Exercise description >>
Give back exactly the lines from the start of the listing to the line containing "BARREL_END_X = 224.2", inclusive, and nothing beyond them.

○ ○ ○ ○ ○ ○ ○

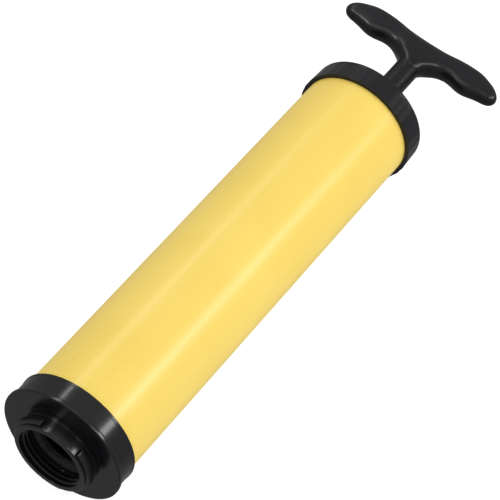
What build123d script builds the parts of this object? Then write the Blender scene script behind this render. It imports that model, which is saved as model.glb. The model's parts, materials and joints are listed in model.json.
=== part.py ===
"""Double action hand pump with a T handle: one STEP file for each physical piece.

Frame: millimetres. The origin is the centre of the outlet's mouth, +X runs along the pump towards
the handle, the T handle's arms lie along Y, and +Z is up. Everything is at rest, pushed right in.
"""

import math
import os

from build123d import *

# Sizes that more than one piece shares: x is the distance from the outlet's mouth, r is a radius
BARREL_R = 26.0  # outside of the yellow tube
BARREL_BORE_R = 24.5
BARREL_START_X = 13.3
BARREL_END_X = 224.2

LINER_R = 20.4  # outside of the inner cylinder that the piston runs in
LINER_BORE_R = 19.2
LINER_START_X = 20.0
LINER_END_X = 212.0

FRONT_FACE_X = 7.7  # front of the front cap's flat face
FRONT_RIM_X = 18.5  # back edge of the front cap
FLANGE_R = 25.9  # every flange that is clamped between a cap and the tube
HEAD_R = 24.4  # both heads, a sliding fit in the tube

COLLAR_R = 17.0  # outlet collar
THREAD_ROOT_R = 14.6
THREAD_CREST_R = 13.95
THREAD_PITCH = 2.0
THREAD_END_X = 6.6  # a plain land follows, and then the gasket's seat
OUTLET_LAND_R = 14.4
OUTLET_SEAT_X = 8.0

REAR_RIM_X = 218.3  # front edge of the rear cap
REAR_FACE_X = 228.9  # back of the rear cap's flat face
REAR_BOSS_X = 233.9  # back of the rear cap's small boss
REAR_CAP_FRONT_R = 28.0
REAR_CAP_BACK_R = 27.5
GRIP_FLUTES = 32

ROD_R = 5.7
ROD_BORE_R = 3.7
PISTON_FACE_X = 25.5  # front of the piston
PISTON_R = 18.9
ROD_END_X = 262.0  # where the rod meets the handle

SLIP = 0.02  # gap between two turned faces that are fixed together
O_RING_R = 0.72  # radius of an O-ring's section
O_RING_SEAT_R = 17.7  # bottom of an O-ring's groove

# Sections across one half of the T handle's bar, as (y, front x, rear x)
BAR_SECTIONS = [
    (0.0, 266.4, 281.3),
    (5.0, 266.4, 281.4),
    (8.0, 266.9, 281.6),
    (11.0, 268.7, 281.9),
    (14.0, 269.9, 282.5),
    (17.0, 270.2, 283.0),
    (20.0, 269.5, 283.35),
    (23.0, 268.8, 283.5),
    (26.0, 268.7, 283.5),
    (29.0, 269.4, 283.2),
    (32.0, 270.2, 282.2),
    (35.0, 270.6, 281.0),
    (37.6, 271.0, 279.5),
    (39.2, 271.7, 278.1),
    (40.4, 272.9, 276.8),
    (41.0, 274.0, 275.6),
]
BAR_HALF_THICKNESS = 5.6  # at the middle
BAR_TIP_HALF_THICKNESS = 3.8
BAR_TIP_Y = 37.1  # where a tip starts to close like a ball
BAR_TIP_REACH = 3.95

# Sections of the web that widens the neck into the bar, as (x, half width)
WEB_SECTIONS = [(262.6, 5.68), (264.4, 6.2), (266.2, 7.6), (268.2, 10.0), (270.6, 12.8)]


def turned(*corners):
    """A solid of revolution about the X axis, from its section's (x, radius) corners."""
    section = make_face(Polyline(*corners, close=True))
    return revolve(section, Axis.X)


def ring(start_x, end_x, inner_r, outer_r):
    """A plain ring about the X axis."""
    return turned((start_x, inner_r), (end_x, inner_r), (end_x, outer_r), (start_x, outer_r))


def disc(start_x, end_x, outer_r):
    """A plain disc about the X axis."""
    return turned((start_x, 0), (end_x, 0), (end_x, outer_r), (start_x, outer_r))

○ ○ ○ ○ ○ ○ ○

Correct result >>
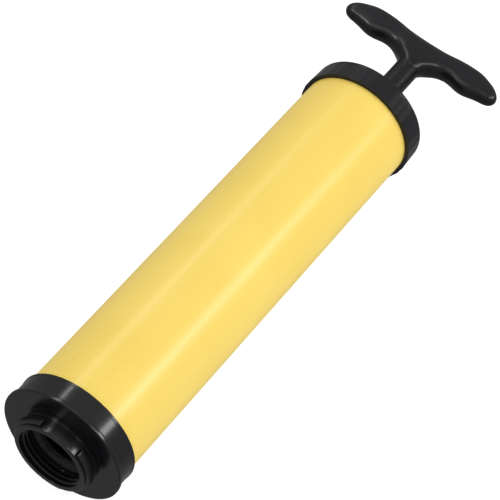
What build123d script builds the parts of this object? Then write the Blender scene script behind this render. It imports that model, which is saved as model.glb. The model's parts, materials and joints are listed in model.json.
=== part.py ===
"""Double action hand pump with a T handle: one STEP file for each physical piece.

Frame: millimetres. The origin is the centre of the outlet's mouth, +X runs along the pump towards
the handle, the T handle's arms lie along Y, and +Z is up. Everything is at rest, pushed right in.
"""

import math
import os

from build123d import *

# Sizes that more than one piece shares: x is the distance from the outlet's mouth, r is a radius
BARREL_R = 26.0  # outside of the yellow tube
BARREL_BORE_R = 24.5
BARREL_START_X = 13.3
BARREL_END_X = 224.2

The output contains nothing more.